Updated on 2024-10-29 GMT+08:00

Introduction to Data Preparation

Data management is being upgraded and is invisible to users who have not used data management.

The driving forces behind AI are computing power, algorithms, and data. Data quality affects model precision. Generally, a large amount of high-quality data is more likely to train a high-precision AI model. Models trained using normal data achieves 85% to 90% accuracy, while commercial applications have higher requirements. If you want to improve the model accuracy to 96% or even 99%, a large amount of high-quality data is required. In this case, the data must be more refined, scenario-based, and professional. The preparation of a large amount of high-quality data has become a challenging issue in AI development.
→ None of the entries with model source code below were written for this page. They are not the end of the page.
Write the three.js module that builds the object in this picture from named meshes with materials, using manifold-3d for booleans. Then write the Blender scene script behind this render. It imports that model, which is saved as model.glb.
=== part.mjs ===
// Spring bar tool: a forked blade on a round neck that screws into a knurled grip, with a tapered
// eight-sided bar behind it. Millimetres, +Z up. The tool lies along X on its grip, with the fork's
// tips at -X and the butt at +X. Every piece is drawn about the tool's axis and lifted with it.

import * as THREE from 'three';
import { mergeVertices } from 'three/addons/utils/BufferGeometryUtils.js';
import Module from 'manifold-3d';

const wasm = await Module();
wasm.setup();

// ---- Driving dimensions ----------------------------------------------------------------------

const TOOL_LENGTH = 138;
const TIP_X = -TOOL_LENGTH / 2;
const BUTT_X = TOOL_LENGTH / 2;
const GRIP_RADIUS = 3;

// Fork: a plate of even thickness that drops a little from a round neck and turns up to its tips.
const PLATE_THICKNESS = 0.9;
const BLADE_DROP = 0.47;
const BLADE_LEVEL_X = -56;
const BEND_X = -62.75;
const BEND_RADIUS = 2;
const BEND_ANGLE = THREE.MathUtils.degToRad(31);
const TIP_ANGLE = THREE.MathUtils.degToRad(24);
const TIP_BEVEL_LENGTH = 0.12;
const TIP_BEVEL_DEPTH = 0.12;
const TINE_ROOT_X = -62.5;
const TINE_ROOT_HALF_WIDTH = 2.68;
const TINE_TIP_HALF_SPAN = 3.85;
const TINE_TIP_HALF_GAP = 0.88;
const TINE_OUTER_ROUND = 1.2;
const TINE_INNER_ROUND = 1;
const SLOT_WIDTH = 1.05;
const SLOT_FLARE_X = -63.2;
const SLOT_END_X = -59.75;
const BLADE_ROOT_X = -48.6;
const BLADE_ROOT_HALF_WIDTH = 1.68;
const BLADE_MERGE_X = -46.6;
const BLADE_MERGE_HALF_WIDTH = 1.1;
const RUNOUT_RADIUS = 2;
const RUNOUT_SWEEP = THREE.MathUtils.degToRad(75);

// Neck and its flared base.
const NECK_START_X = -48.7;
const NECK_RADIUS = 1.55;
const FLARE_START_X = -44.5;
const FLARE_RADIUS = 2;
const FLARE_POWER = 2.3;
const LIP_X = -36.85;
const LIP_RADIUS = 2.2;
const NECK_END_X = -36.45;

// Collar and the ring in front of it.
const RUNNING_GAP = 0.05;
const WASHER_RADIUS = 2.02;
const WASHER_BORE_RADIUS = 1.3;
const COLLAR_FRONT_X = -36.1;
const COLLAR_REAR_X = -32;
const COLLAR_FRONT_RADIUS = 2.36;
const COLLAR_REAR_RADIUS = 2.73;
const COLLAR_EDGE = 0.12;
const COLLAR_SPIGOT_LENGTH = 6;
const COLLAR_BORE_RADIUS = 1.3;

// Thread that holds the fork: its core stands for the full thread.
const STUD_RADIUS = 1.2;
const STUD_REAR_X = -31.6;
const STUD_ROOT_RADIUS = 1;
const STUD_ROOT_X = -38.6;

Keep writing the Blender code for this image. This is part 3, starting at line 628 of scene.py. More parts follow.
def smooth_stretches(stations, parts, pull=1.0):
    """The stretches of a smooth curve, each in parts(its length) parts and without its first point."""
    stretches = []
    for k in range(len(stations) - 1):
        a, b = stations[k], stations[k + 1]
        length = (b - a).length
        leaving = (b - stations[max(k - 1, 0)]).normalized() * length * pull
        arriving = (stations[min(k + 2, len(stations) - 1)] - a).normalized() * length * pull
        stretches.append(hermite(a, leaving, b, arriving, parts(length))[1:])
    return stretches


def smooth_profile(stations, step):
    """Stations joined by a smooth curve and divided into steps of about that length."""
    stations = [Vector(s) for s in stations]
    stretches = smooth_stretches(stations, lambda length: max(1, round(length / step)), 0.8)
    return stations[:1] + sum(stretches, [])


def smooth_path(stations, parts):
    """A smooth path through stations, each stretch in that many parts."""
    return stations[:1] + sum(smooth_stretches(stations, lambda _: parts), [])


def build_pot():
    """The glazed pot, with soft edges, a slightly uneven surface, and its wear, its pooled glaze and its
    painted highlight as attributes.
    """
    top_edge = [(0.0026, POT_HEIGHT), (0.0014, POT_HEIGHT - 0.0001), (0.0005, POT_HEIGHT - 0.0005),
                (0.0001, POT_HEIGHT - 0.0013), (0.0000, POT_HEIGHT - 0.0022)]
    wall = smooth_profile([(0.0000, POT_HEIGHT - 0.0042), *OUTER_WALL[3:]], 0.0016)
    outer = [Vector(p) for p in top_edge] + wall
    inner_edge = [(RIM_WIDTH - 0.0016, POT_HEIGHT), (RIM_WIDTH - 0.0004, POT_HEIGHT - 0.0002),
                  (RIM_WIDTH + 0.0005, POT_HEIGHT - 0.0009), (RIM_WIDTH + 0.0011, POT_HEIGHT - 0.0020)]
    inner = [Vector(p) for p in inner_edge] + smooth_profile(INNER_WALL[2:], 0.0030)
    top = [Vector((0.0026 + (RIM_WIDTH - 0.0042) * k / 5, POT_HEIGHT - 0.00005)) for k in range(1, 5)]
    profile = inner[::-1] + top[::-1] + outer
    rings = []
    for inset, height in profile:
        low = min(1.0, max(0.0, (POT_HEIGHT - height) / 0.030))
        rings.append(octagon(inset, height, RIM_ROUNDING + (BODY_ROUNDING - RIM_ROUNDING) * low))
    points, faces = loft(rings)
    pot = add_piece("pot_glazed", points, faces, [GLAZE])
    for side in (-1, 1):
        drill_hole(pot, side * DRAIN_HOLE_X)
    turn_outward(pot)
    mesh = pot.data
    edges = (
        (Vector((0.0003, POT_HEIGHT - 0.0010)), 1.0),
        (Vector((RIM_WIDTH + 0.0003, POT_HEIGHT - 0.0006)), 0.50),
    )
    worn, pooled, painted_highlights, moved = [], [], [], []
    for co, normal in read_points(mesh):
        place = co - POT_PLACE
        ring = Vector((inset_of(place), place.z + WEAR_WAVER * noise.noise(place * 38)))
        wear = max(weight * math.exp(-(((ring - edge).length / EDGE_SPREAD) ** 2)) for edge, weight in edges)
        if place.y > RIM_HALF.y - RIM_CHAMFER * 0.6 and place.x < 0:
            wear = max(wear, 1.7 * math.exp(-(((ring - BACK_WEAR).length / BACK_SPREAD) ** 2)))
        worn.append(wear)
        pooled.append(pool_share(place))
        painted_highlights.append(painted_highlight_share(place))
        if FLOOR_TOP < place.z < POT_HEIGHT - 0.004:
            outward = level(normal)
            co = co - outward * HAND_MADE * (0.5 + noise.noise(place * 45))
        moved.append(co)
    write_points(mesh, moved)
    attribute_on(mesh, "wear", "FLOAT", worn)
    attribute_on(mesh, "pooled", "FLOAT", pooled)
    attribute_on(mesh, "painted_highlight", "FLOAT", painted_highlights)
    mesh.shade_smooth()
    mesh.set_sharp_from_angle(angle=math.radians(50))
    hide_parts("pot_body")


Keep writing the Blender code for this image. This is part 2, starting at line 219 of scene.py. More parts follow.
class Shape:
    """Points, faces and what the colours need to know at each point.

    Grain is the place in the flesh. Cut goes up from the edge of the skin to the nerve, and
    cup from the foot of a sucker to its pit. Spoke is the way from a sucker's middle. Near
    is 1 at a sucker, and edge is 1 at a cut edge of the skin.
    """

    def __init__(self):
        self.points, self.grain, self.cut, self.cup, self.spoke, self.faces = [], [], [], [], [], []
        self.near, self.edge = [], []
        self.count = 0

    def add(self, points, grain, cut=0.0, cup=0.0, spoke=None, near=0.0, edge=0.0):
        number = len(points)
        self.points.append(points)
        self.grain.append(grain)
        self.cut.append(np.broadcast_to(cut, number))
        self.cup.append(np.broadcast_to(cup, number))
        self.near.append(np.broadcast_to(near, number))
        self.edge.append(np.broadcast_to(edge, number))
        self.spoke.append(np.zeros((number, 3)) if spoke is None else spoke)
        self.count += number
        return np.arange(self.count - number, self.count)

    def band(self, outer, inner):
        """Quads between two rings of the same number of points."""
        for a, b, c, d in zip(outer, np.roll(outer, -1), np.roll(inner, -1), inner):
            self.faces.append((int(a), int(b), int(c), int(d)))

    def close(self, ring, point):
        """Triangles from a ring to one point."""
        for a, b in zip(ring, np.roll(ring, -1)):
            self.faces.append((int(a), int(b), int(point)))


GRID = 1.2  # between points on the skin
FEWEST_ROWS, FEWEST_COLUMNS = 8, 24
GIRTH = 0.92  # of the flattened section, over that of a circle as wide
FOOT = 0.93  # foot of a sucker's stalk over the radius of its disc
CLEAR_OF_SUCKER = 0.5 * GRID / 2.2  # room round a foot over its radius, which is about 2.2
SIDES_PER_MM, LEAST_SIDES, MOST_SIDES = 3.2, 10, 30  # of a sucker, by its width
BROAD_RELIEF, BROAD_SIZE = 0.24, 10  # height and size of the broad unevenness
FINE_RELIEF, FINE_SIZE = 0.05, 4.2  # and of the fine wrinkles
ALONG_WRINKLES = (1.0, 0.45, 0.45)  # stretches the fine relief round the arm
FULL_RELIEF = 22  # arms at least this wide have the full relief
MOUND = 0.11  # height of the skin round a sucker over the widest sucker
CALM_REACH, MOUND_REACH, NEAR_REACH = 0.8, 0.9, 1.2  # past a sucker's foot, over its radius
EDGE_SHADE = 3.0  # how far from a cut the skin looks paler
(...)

ModelArts is a one-stop AI development platform that supports AI lifecycle development, including data processing, algorithm development, model training, and model deployment. In addition, ModelArts provides AI Gallery that can be used to share data, algorithms, and models. ModelArts data management provides end-to-end data preparation, processing, and labeling.

ModelArts data management provides the following functions for you to obtain high-quality AI data:

  • Data acquisition
    • Allows you to import data from OBS, MRS, DLI, and GaussDB(DWS).
    • Provides 18+ data augmentation operators to increase data volume for training.
  • Improved data quality
    • Allows you to preview various formats of data including images, text, audios, and videos, helping you identify data quality.
    • Allows you to filter data by multiple search criteria, such as sample attributes and labeling information.
    • Provides 12+ labeling tools for refined, scenario-based, and professional data labeling.
    • Performs feature analysis based on samples and labeling results, helping you understand data quality.
  • More efficient data preparation
    • Allows you to manage data by version for more efficient data management.
    • Provides capabilities such as interactive labeling and auto labeling for more efficient data labeling.
    • Enables team labeling and team labeling management for labeling a large amount of data.